Listen to your ancestors. They also knew many of the best ways to prepare vegetables.
Don’t stop at one trend, rather enjoy the abundance of the earth as offered to you by farmers who have a passion for what they do. I hope you can become a part of that passion as you engage with your local farmers in ways you may never have thought possible. Know them and support them and they will gladly grow for you the most wonderful abundance the earth has to offer.
As the demand for locally grown produce and meat grows, local farmers also grow. Buying local food keeps your dollars circulating in our community.
Getting to know the farmers who grow your food builds relationships based on understanding and trust, the foundation of strong communities. Knowing your farmer gives you insight into the seasons, the land, and your food.
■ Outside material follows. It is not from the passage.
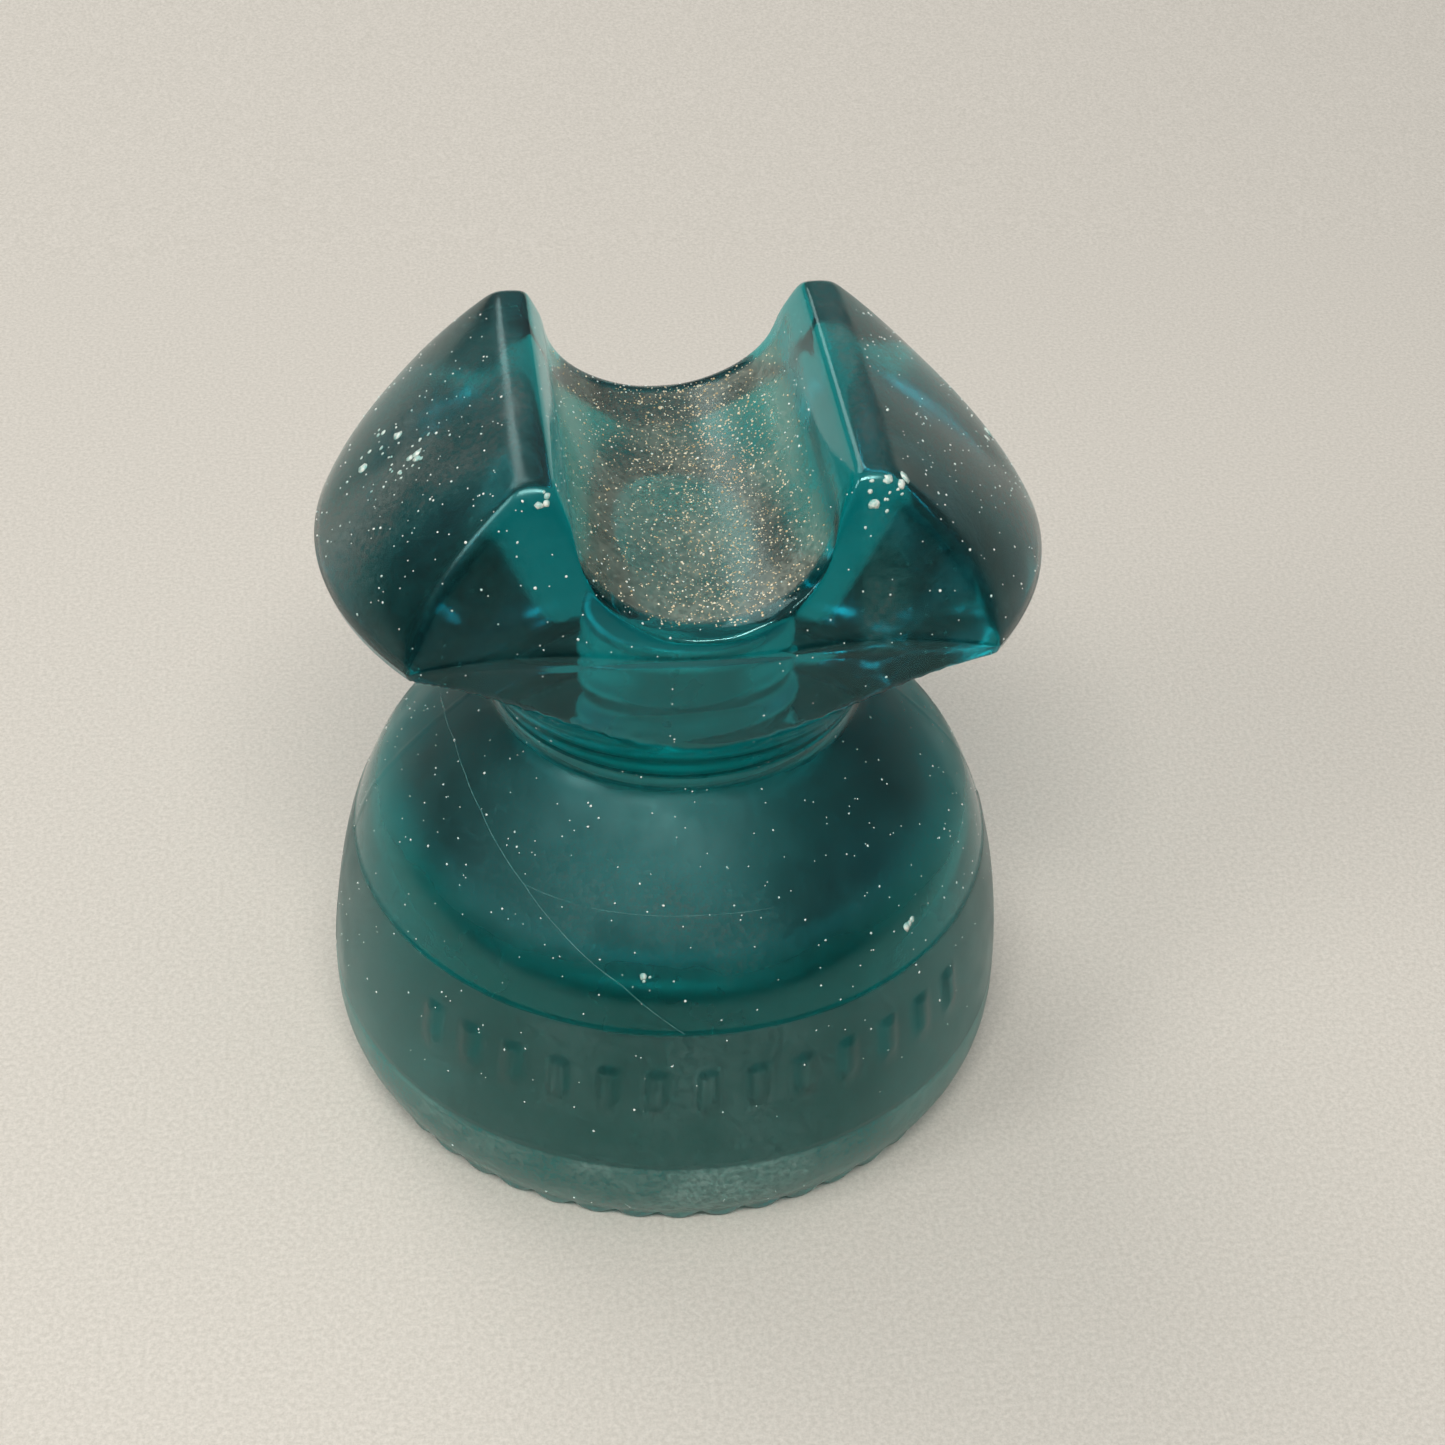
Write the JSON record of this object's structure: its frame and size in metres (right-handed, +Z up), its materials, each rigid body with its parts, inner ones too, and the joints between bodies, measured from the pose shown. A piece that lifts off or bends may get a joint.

Finally, I have to share an article from New Hampshire Public Radio with you. This model is one I have thought about all the time I have been farming; farming as a direct part of our communities. I would love to see Delaware developers grab onto this model and show us what they can do. But that is enough out of me today. Thank you for reading and for being a part of Hattie’s Garden.
P.S. AND … We are very excited about what we will be bringing you in 2014. Hattie’s Garden will soon let you know what we will be growing and what bedding plants and vegetable plants you might plan on getting from us. From a container garden to a flower bed to a little vegetable plot, you can grow vegetables and herbs.
Very best wishes for a very happy New Year!